● Stated problem: What is needed is an exact copy of the lines from the line containing "const merged = mergeVertices(bare);" to the line containing "if obj.type not", both lines included, and nothing else.

* * *

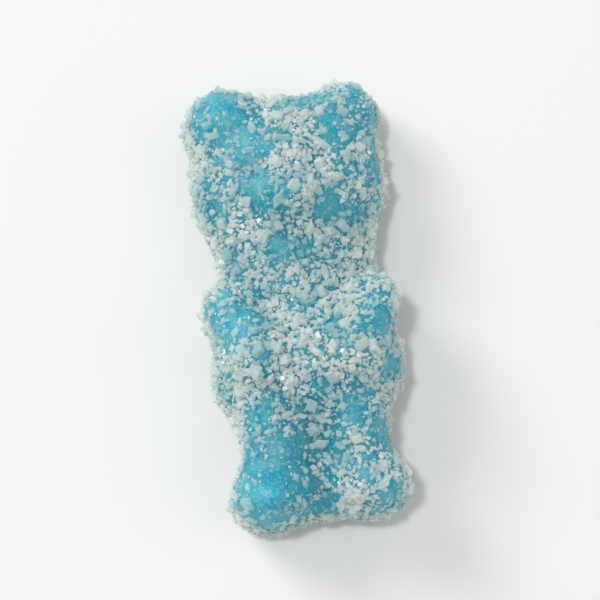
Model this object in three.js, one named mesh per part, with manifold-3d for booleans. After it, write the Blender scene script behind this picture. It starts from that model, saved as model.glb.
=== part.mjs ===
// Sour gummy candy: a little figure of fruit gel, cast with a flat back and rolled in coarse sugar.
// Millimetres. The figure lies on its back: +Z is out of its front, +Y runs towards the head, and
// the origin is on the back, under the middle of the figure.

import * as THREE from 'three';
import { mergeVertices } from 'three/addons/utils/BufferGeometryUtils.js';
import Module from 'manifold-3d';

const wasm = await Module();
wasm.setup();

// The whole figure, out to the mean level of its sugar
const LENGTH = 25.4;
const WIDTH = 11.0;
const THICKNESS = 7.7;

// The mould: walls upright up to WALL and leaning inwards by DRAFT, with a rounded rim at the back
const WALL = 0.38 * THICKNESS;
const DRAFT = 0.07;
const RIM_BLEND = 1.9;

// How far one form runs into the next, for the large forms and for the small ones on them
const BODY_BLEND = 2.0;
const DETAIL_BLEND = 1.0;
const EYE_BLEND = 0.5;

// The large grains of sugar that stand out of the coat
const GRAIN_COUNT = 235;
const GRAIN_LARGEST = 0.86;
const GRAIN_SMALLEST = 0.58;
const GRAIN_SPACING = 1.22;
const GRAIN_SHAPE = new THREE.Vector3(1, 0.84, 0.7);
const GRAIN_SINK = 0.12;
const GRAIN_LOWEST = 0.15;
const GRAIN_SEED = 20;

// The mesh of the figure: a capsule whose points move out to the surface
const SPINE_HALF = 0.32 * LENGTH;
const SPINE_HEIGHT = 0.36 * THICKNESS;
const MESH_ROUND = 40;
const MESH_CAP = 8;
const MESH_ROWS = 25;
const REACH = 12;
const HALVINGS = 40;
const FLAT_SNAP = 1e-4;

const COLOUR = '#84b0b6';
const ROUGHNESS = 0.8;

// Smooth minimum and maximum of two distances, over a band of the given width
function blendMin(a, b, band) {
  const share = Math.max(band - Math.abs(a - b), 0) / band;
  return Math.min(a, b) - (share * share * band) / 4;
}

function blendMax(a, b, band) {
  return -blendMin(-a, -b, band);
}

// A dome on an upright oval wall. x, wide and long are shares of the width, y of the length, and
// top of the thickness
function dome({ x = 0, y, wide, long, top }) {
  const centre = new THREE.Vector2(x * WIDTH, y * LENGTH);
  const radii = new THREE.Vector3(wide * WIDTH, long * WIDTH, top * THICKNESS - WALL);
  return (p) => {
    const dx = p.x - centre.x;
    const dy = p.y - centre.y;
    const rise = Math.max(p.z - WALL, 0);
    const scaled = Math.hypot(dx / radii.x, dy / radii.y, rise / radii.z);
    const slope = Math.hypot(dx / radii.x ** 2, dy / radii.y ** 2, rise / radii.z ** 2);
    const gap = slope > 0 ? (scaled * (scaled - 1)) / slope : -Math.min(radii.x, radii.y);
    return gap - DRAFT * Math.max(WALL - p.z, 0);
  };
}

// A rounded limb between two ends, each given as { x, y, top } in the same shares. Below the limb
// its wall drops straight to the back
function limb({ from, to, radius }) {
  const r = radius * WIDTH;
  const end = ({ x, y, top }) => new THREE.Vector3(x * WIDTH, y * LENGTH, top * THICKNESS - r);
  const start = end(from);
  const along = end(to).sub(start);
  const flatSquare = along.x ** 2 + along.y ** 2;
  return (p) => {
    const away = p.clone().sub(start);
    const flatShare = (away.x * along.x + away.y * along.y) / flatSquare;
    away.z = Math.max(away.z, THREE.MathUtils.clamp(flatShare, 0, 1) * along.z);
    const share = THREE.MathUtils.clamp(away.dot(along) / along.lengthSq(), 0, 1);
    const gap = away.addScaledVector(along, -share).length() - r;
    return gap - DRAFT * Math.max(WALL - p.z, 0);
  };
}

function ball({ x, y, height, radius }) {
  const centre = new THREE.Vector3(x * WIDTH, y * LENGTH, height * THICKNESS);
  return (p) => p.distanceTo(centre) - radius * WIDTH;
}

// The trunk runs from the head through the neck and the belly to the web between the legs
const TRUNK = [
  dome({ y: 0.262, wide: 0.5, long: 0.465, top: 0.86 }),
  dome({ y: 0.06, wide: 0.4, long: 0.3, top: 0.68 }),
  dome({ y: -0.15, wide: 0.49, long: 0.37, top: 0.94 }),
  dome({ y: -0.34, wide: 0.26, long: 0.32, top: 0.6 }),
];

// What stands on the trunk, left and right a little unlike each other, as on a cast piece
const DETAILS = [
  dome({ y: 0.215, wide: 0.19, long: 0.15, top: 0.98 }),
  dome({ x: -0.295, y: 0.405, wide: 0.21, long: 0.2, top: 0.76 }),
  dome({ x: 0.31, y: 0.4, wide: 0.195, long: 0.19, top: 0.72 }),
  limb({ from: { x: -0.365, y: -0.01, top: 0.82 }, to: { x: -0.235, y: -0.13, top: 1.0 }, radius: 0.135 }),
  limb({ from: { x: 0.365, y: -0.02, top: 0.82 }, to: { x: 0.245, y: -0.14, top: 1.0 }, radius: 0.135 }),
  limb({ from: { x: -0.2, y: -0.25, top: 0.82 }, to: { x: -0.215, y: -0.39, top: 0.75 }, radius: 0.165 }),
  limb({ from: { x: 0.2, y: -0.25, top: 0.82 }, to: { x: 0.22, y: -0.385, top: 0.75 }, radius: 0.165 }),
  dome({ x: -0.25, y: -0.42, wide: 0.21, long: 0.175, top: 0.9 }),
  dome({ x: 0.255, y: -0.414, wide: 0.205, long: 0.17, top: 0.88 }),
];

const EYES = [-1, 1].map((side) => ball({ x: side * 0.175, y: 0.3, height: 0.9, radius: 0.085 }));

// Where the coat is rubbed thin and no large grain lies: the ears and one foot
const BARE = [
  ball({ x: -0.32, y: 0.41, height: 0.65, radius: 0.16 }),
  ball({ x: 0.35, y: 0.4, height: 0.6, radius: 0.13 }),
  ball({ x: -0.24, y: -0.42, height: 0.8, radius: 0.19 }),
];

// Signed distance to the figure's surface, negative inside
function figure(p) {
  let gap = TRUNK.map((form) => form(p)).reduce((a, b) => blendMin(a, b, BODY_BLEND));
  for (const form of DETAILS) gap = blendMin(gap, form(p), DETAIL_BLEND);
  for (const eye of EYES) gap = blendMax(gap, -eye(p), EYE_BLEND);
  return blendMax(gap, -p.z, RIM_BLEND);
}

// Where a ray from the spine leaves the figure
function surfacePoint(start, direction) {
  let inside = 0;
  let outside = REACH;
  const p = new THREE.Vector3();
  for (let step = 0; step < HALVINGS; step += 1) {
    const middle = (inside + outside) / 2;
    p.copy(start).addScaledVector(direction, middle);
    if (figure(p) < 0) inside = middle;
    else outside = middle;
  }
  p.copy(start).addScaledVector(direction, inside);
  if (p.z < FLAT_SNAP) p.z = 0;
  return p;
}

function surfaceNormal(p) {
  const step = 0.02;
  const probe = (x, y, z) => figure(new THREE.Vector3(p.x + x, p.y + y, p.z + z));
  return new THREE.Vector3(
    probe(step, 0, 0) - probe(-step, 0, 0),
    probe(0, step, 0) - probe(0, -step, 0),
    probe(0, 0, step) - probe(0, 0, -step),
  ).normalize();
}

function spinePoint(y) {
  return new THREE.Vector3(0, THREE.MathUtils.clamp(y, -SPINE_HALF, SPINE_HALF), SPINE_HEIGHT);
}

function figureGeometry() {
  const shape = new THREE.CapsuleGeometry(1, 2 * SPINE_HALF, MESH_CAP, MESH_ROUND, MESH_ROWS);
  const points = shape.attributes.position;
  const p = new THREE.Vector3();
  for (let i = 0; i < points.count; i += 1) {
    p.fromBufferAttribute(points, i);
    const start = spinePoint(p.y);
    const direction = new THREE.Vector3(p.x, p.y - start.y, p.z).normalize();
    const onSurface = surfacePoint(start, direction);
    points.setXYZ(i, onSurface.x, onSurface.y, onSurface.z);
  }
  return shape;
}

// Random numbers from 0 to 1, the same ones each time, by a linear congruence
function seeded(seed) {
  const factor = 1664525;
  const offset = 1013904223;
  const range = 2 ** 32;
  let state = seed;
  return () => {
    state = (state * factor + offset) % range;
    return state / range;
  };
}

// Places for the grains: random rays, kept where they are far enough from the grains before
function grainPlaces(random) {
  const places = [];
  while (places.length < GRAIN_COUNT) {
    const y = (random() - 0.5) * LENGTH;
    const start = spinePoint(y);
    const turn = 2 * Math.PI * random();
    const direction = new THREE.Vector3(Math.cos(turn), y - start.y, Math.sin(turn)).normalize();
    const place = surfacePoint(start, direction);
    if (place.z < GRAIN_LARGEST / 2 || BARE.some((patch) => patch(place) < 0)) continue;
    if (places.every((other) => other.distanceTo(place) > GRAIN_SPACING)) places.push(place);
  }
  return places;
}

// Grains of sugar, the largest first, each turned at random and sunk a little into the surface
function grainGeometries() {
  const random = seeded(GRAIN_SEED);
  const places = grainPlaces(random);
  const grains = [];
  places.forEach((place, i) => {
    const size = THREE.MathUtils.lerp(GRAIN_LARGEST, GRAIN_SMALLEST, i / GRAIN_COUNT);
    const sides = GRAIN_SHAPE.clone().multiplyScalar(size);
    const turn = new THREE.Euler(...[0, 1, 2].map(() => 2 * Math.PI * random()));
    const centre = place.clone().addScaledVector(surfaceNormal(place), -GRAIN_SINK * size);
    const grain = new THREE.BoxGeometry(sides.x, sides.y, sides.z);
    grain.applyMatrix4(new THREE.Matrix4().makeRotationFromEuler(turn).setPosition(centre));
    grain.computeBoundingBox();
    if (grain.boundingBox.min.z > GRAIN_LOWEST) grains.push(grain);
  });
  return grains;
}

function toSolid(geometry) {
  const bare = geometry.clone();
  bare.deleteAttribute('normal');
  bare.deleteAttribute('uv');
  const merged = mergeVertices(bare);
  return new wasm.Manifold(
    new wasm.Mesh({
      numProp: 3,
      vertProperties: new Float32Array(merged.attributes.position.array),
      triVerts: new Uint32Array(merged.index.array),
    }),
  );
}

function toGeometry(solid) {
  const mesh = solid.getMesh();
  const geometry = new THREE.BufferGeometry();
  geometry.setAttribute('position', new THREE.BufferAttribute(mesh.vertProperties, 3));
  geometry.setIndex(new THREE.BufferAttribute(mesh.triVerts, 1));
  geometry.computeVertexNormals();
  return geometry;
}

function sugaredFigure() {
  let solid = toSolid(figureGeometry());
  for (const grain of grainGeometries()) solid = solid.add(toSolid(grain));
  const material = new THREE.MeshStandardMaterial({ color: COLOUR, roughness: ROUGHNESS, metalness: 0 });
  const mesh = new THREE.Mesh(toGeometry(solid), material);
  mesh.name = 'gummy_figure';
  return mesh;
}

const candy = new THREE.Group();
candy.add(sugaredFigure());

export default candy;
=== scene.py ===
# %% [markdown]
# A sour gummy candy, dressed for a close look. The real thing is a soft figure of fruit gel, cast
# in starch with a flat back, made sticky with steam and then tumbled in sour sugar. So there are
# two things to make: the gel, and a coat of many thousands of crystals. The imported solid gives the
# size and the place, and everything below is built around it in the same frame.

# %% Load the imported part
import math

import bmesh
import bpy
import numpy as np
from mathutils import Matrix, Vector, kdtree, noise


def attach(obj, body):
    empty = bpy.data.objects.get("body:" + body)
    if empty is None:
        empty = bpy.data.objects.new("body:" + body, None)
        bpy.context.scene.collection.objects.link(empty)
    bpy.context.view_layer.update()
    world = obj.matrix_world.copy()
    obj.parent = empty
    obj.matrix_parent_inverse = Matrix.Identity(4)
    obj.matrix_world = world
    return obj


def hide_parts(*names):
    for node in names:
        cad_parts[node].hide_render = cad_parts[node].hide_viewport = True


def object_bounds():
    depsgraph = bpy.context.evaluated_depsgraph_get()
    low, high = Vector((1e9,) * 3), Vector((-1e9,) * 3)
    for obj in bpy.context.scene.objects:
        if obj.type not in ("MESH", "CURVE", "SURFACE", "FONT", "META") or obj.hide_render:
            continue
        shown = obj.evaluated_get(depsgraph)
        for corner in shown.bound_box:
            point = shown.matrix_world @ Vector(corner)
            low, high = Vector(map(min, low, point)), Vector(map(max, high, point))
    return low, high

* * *

● Output of the exercise:
  const merged = mergeVertices(bare);
  return new wasm.Manifold(
    new wasm.Mesh({
      numProp: 3,
      vertProperties: new Float32Array(merged.attributes.position.array),
      triVerts: new Uint32Array(merged.index.array),
    }),
  );
}

function toGeometry(solid) {
  const mesh = solid.getMesh();
  const geometry = new THREE.BufferGeometry();
  geometry.setAttribute('position', new THREE.BufferAttribute(mesh.vertProperties, 3));
  geometry.setIndex(new THREE.BufferAttribute(mesh.triVerts, 1));
  geometry.computeVertexNormals();
  return geometry;
}

function sugaredFigure() {
  let solid = toSolid(figureGeometry());
  for (const grain of grainGeometries()) solid = solid.add(toSolid(grain));
  const material = new THREE.MeshStandardMaterial({ color: COLOUR, roughness: ROUGHNESS, metalness: 0 });
  const mesh = new THREE.Mesh(toGeometry(solid), material);
  mesh.name = 'gummy_figure';
  return mesh;
}

const candy = new THREE.Group();
candy.add(sugaredFigure());

export default candy;
=== scene.py ===
# %% [markdown]
# A sour gummy candy, dressed for a close look. The real thing is a soft figure of fruit gel, cast
# in starch with a flat back, made sticky with steam and then tumbled in sour sugar. So there are
# two things to make: the gel, and a coat of many thousands of crystals. The imported solid gives the
# size and the place, and everything below is built around it in the same frame.

# %% Load the imported part
import math

import bmesh
import bpy
import numpy as np
from mathutils import Matrix, Vector, kdtree, noise


def attach(obj, body):
    empty = bpy.data.objects.get("body:" + body)
    if empty is None:
        empty = bpy.data.objects.new("body:" + body, None)
        bpy.context.scene.collection.objects.link(empty)
    bpy.context.view_layer.update()
    world = obj.matrix_world.copy()
    obj.parent = empty
    obj.matrix_parent_inverse = Matrix.Identity(4)
    obj.matrix_world = world
    return obj


def hide_parts(*names):
    for node in names:
        cad_parts[node].hide_render = cad_parts[node].hide_viewport = True


def object_bounds():
    depsgraph = bpy.context.evaluated_depsgraph_get()
    low, high = Vector((1e9,) * 3), Vector((-1e9,) * 3)
    for obj in bpy.context.scene.objects:
        if obj.type not in ("MESH", "CURVE", "SURFACE", "FONT", "META") or obj.hide_render:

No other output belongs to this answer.